I joined my first not-for-profit board when I was running my own startup, in 2009. Several large technology giants (Google and Microsoft), had banded together to create a search engine for service opportunities in the US. I joined the team that was working on this effort, and we were called All For Good. It was akin to a Google for volunteerism.

After working on the UX (user experience), initially, I was asked to join the board by Jonathan Greenblatt, who is now CEO of the ADL (Anti-Defamation League). He and I are friends to this day. We eventually sold the company to the Points of Light, another not-for-profit, in a friendly acquisition that gave the effort a good home. The CEO of the Points of Light went to my college, coincidentally.

You can see where this is going from a networking perspective.

I had advisory meetings with my startup, as well, but that was of a different scale and scope than a regular board meeting.

Three years after my startup was acquired by Samsung, I became CEO of THX Ltd. This was a limited liability company, partially owned by Lucasfilm (and thus by Disney) and partially owned by a private equity company out of Singapore. I had to learn how to run quarterly board meetings for a private company at that point, and I made it known to recruiters, including those who placed me at THX, that I was open to board opportunities.

Those opportunities then began to come, with the following outcomes:

  1. I was offered a board role in 2015 with a tobacco company looking to expand its digital presence. For ethical reasons, I declined to even begin exploratory interviews. It would have been a fast track opportunity to a public board.
  2. I interviewed for a board role at Nielsen, the ratings company. I didn’t prep properly, and I was overly focused on helping them operationally, rather than strategically.
  3. I interviewed for a board role at Best Buy, including flying round-trip from California to Minneapolis and back one Saturday in the Fall. They leaned toward offering me the role, but declined because my employer had made the news around data security and they didn’t want the attention.
  4. I was asked to join the GoPro board later in 2018, and I spoke with Lauren Zalaznick, who formerly ran Bravo networks and a number of other cable networks under the NBC umbrella. The interviews went well, I stayed focused on strategic advisorship, and ultimately landed on the board.
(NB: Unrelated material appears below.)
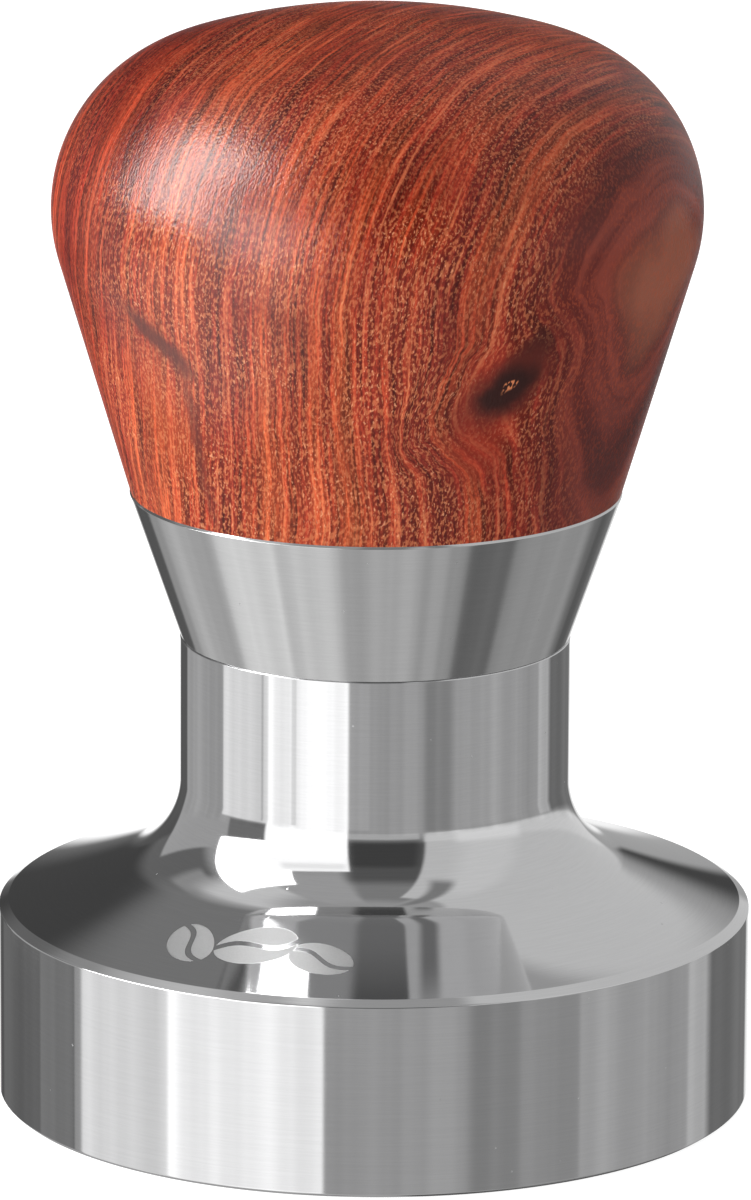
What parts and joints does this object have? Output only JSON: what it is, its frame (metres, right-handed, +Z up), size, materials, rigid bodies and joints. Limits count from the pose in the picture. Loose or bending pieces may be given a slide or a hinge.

These are the other steps that you can take to make yourself more presentable for board opportunities, if you meet the criteria I have framed above:

  1. Join a non-profit board.
  2. Invest in startups in areas where you might be able to add value or you have an interest.
  3. Make yourself available to board recruiters.
  4. Find a rabbi who can seed your name with those searching for board members. These are often people who are already on a board.
  5. Create a “board” LinkedIn profile or CV.

Things to avoid when attempting to join a public company board:

  1. Being overly general with what types of boards you want to join, like the gentleman in the first paragraph. This is what doomed his candidacy for any board.
  2. Dipping into operational matters when your obligations are strategic in nature. This is what doomed me at Nielsen.
  3. Asking for what your pay will be. For public companies, this is part of financial filings, and asking indicates that you haven’t done your homework. This almost derailed things at GoPro.

You can think about your board journey as occurring over ten-year windows:

  1. In your 20s | not much for you to do, [edit based on comment follows] but you can join a junior board or a non-profit.
  2. 30s |attempt join a not-for-profit organization and also help startups where you can
  3. 40s |similar to your 30s, but also look for formal advisor or board roles in private companies
  4. 50s |craft your profile to look attractive to public company boards; you can also join not-for-profits if you have the ability to contribute philanthropically

“Yes Ty, this is nice, but I am actually interviewing for a board role! What should I do as prep for the interview?”

  1. Focus on the strategic, not operational
  2. Ask them about board meetings: does the board focus on operational details, or do you focus on strategic issues when the board meets?
  3. What do you (the interviewer) personally bring to the board?
  4. What do you (the interviewer) personally get out of being on the board?
  5. “I am really good at [whatever it is that you, the reader, are good at]. How do you (the interviewer) envision my contributions to the board?